All files that start with test- prefix in the environment root are treated as file-based tests. This type of tests is suitable e.g. for simple run-to-completion tests that don’t have too many dependencies.

To know how to execute the given test, the system should figure out the entrypoint command. To do that, the system takes test_file_cmd attribute from the env spec, treats as a template, and replaces ${test_file} variable with the base name of the discovered test. By default, ./${test_file} value of test_file_cmd is used, which allows to run executable files with a valid shebang.
Directory-based tests

All directories that start with test- prefix in the environment root are treated as file-based tests. This type of tests allows the user, for example, to set up a performance test for a webapp with a non-trivial file structure.

The execution entrypoint is built via test_dir_cmd attribute, with the default value of ./${test_dir}/test-entrypoint.sh. ${test_dir} will be replaced with the base name of the discovered test directory.

What services can be used by the test?

Build time

The following environment variables can be used in docker-compose.yaml file:

SENTRY_SDK_VERSION - Contains the SDK version that was passed as the run input by the user.

Execution time

The following environment variables can be used in the tests:

SENTRY_DSN - Sentry DSN that points to a local relay-compatible ingestion endpoint. Can be used as a sink when sending events from the SDK.
STATSD_HOST - Hostname (IP address is also allowed) of a local Statsd server, where you can send custom metrics from your test.
STATSD_PORT - Port of the Statsd server.

Anatomy of a Test Run

A run for the given environment consists of the three main stages:

Preparing the environment

The system will build all container images specified in docker-compose.yaml and push them to the internal registry, and also discover the tests in the environment.
Running tests

For every discovered tests, all containers specified in docker-compose.yaml will be started, and then the test entrypoint is executed.
Collecting results

After every test, the system aggregates runtime metrics (e.g. CPU, memory) based on the queries specified in the query spec file. Also, links to InfluxDB dashboards (that basically contain the raw test data) will be printed in one of the final steps.

Starting a New Run

Assuming your environment is ready, let’s start a new run.

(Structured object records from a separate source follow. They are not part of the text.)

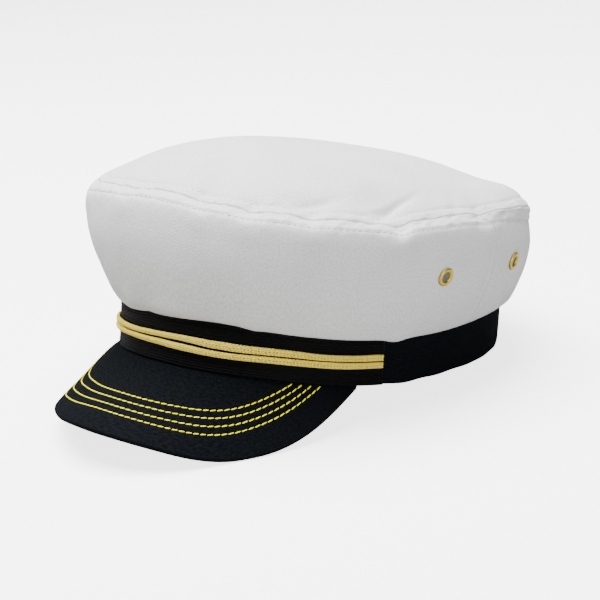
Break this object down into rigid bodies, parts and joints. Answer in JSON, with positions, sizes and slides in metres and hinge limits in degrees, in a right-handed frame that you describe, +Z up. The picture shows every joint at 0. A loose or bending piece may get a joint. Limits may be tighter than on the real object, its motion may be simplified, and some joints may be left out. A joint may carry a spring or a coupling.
{
  "type": "captain hat",
  "caption": "Soft peaked cap with a full white domed crown, navy head band and arched navy peak, black front ribbon with gold braids, and brass vent eyelets.",
  "frame": {"origin": "on the table, under the middle of the box of the whole hat as it rests", "axes": "+Z up from the table, -Y the way the wearer faces, +X the wearer's left"},
  "size_m": [0.2036, 0.2766, 0.1259],
  "materials": {
    "white_cotton": "matte cotton twill",
    "navy_twill": "matte twill",
    "black_ribbon": "lengthwise ribbed, low sheen",
    "gold_braid": "satin metallic-look braid",
    "brass": "pressed, satin"
  },
  "bodies": {
    "root": {"crown_top": "white_cotton", "crown_side_front": "white_cotton", "crown_side_back": "white_cotton", "band": "navy_twill", "band_ribbon": "black_ribbon", "braid_lower": "gold_braid", "braid_upper": "gold_braid", "peak": "navy_twill", "eyelet_left_front": "brass", "eyelet_left_back": "brass", "eyelet_right_front": "brass", "eyelet_right_back": "brass"}
  },
  "joints": []
}
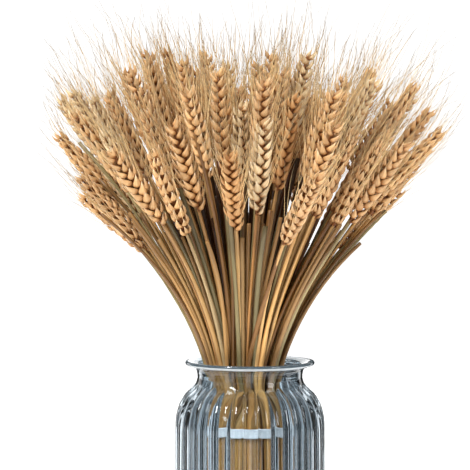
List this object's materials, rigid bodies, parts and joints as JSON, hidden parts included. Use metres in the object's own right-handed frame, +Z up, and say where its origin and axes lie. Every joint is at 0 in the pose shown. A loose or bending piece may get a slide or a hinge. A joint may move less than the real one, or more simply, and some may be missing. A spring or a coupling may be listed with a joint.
{
  "type": "bearded wheat ear bouquet in a ribbed glass vase",
  "caption": "Tied bouquet of dried bearded wheat ears fanning out of a ribbed glass vase with a flared lip; stands on the vase's flat foot.",
  "frame": {"origin": "centre of the vase's flat foot, on the surface it stands on", "axes": "+Z up along the vase's axis towards the ears, -Y towards the front, +X to the front's right"},
  "size_m": [0.3436, 0.3008, 0.4613],
  "materials": {
    "ribbed_glass": "clear pressed glass with a faint blue-grey tint, glossy",
    "clear_band": "clear film band, glossy",
    "dried_wheat": "dried straw and husks, golden tan, dull with a slight sheen"
  },
  "bodies": {
    "root": {"vase": "ribbed_glass", "band": "clear_band", "wheat_01": "dried_wheat", "wheat_02": "dried_wheat", "wheat_03": "dried_wheat", "wheat_04": "dried_wheat", "wheat_05": "dried_wheat", "wheat_06": "dried_wheat", "wheat_07": "dried_wheat", "wheat_08": "dried_wheat", "wheat_09": "dried_wheat", "wheat_10": "dried_wheat", "wheat_11": "dried_wheat", "wheat_12": "dried_wheat", "wheat_13": "dried_wheat", "wheat_14": "dried_wheat", "wheat_15": "dried_wheat", "wheat_16": "dried_wheat", "wheat_17": "dried_wheat", "wheat_18": "dried_wheat", "wheat_19": "dried_wheat", "wheat_20": "dried_wheat", "wheat_21": "dried_wheat", "wheat_22": "dried_wheat", "wheat_23": "dried_wheat", "wheat_24": "dried_wheat", "wheat_25": "dried_wheat", "wheat_26": "dried_wheat", "wheat_27": "dried_wheat", "wheat_28": "dried_wheat", "wheat_29": "dried_wheat", "wheat_30": "dried_wheat", "wheat_31": "dried_wheat", "wheat_32": "dried_wheat", "wheat_33": "dried_wheat", "wheat_34": "dried_wheat", "wheat_35": "dried_wheat", "wheat_36": "dried_wheat", "wheat_37": "dried_wheat", "wheat_38": "dried_wheat", "wheat_39": "dried_wheat", "wheat_40": "dried_wheat", "wheat_41": "dried_wheat", "wheat_42": "dried_wheat", "wheat_43": "dried_wheat", "wheat_44": "dried_wheat", "wheat_45": "dried_wheat"}
  },
  "joints": []
}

Make sure that the files of the environment(s) you want to test are pushed to this repository. It doesn’t have to be the main branch, though: if you’re iterating on something, feel free to push your changes to a new branch, just don’t forget to specify it in the workflow parameters in the next step.
Go to https://run.testa.getsentry.net/ (it is our self-hosted instance of Argo Workflows), click on + Submit New Workflow button, and pick the workflow called sdk-measurements. About the parameters you can configure:
- sdk_measurements_revision - If you want to use a non-default branch of the sdk-measurements repository, you can set sdk_measurements_revision parameter to the revision of your choice.
- platform - Platform of the environment(s) you want to test, e.g. “python”.
- sentry_sdk_version - The version (revision) of the SDK you want to test. It will be passed to the environment’s build stage and can be used to e.g. install a specific SDK version into your testing image.
- environments - A comma separated list of environments that you want to test. If __all__ is given, the workflow will execute for all enviroments.
- comment - Additional comment for informational purposes: who/why starts the workflow, optional.
After you update the parameters, it’ll look like this:
Click + Submit. The workflow will start, triggering a redeployment of relevant components first, using the configuration from your branch. Then, when everything is redeployed, the test will start. Argo will display an execution graph that might looks like this:

You can click on any node to get more info about the steps, read standard output, etc.
After the test is done, you can find the link to the InfluxDB dashboard (containing raw time series data of the run) in the “collect-results” step:

If you follow the link, here’s how the dashboard might look like:
(WIP) You can also get a static report with aggregated stats. At the moment we generate an HTML report and upload it to Google Cloud Storage. To find the link of the report, check the output of the “generate-html-report” step:

Here’s how a staticly generated report might look like:

Eventually, the report will contain full information about the executed test(s), trend information a la “this is how the test behaved for the last N commits in master”, and also instruments for comparing different test runs.